• _EXERCISE GOAL_:
Please write out the complete listing that follows, exactly as it reads.

────────────────────

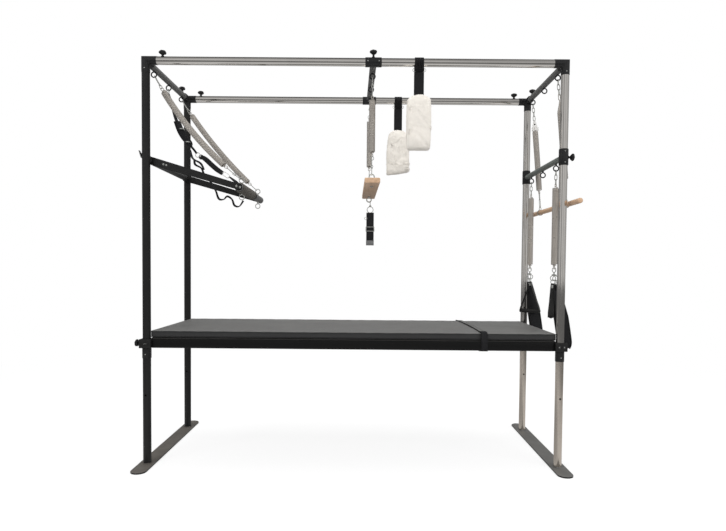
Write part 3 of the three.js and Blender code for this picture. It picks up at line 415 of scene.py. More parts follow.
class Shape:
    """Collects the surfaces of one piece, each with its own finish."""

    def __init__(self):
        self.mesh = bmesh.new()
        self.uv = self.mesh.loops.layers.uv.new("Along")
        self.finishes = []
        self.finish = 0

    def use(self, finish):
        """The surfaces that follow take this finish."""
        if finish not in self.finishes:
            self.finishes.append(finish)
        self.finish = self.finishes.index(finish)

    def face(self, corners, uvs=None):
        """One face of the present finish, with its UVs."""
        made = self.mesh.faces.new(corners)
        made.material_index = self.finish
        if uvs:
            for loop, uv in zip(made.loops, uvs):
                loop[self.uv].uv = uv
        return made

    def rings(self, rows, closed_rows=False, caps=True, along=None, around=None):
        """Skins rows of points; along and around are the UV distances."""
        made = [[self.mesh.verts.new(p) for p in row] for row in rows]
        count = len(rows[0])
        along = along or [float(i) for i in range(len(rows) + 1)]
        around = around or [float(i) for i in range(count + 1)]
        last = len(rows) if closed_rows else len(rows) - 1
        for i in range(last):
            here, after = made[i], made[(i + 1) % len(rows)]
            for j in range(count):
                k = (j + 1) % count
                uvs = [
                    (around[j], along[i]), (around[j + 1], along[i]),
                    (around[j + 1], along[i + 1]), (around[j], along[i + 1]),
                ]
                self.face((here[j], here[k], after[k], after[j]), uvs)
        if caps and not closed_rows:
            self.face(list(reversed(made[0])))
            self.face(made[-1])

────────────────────

• _ANSWER TO THIS PROBLEM_:
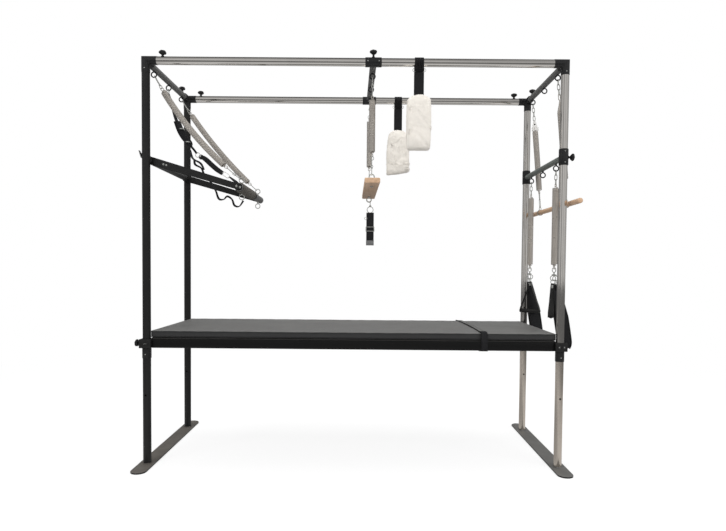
Write part 3 of the three.js and Blender code for this picture. It picks up at line 415 of scene.py. More parts follow.
class Shape:
    """Collects the surfaces of one piece, each with its own finish."""

    def __init__(self):
        self.mesh = bmesh.new()
        self.uv = self.mesh.loops.layers.uv.new("Along")
        self.finishes = []
        self.finish = 0

    def use(self, finish):
        """The surfaces that follow take this finish."""
        if finish not in self.finishes:
            self.finishes.append(finish)
        self.finish = self.finishes.index(finish)

    def face(self, corners, uvs=None):
        """One face of the present finish, with its UVs."""
        made = self.mesh.faces.new(corners)
        made.material_index = self.finish
        if uvs:
            for loop, uv in zip(made.loops, uvs):
                loop[self.uv].uv = uv
        return made

    def rings(self, rows, closed_rows=False, caps=True, along=None, around=None):
        """Skins rows of points; along and around are the UV distances."""
        made = [[self.mesh.verts.new(p) for p in row] for row in rows]
        count = len(rows[0])
        along = along or [float(i) for i in range(len(rows) + 1)]
        around = around or [float(i) for i in range(count + 1)]
        last = len(rows) if closed_rows else len(rows) - 1
        for i in range(last):
            here, after = made[i], made[(i + 1) % len(rows)]
            for j in range(count):
                k = (j + 1) % count
                uvs = [
                    (around[j], along[i]), (around[j + 1], along[i]),
                    (around[j + 1], along[i + 1]), (around[j], along[i + 1]),
                ]
                self.face((here[j], here[k], after[k], after[j]), uvs)
        if caps and not closed_rows:
            self.face(list(reversed(made[0])))
            self.face(made[-1])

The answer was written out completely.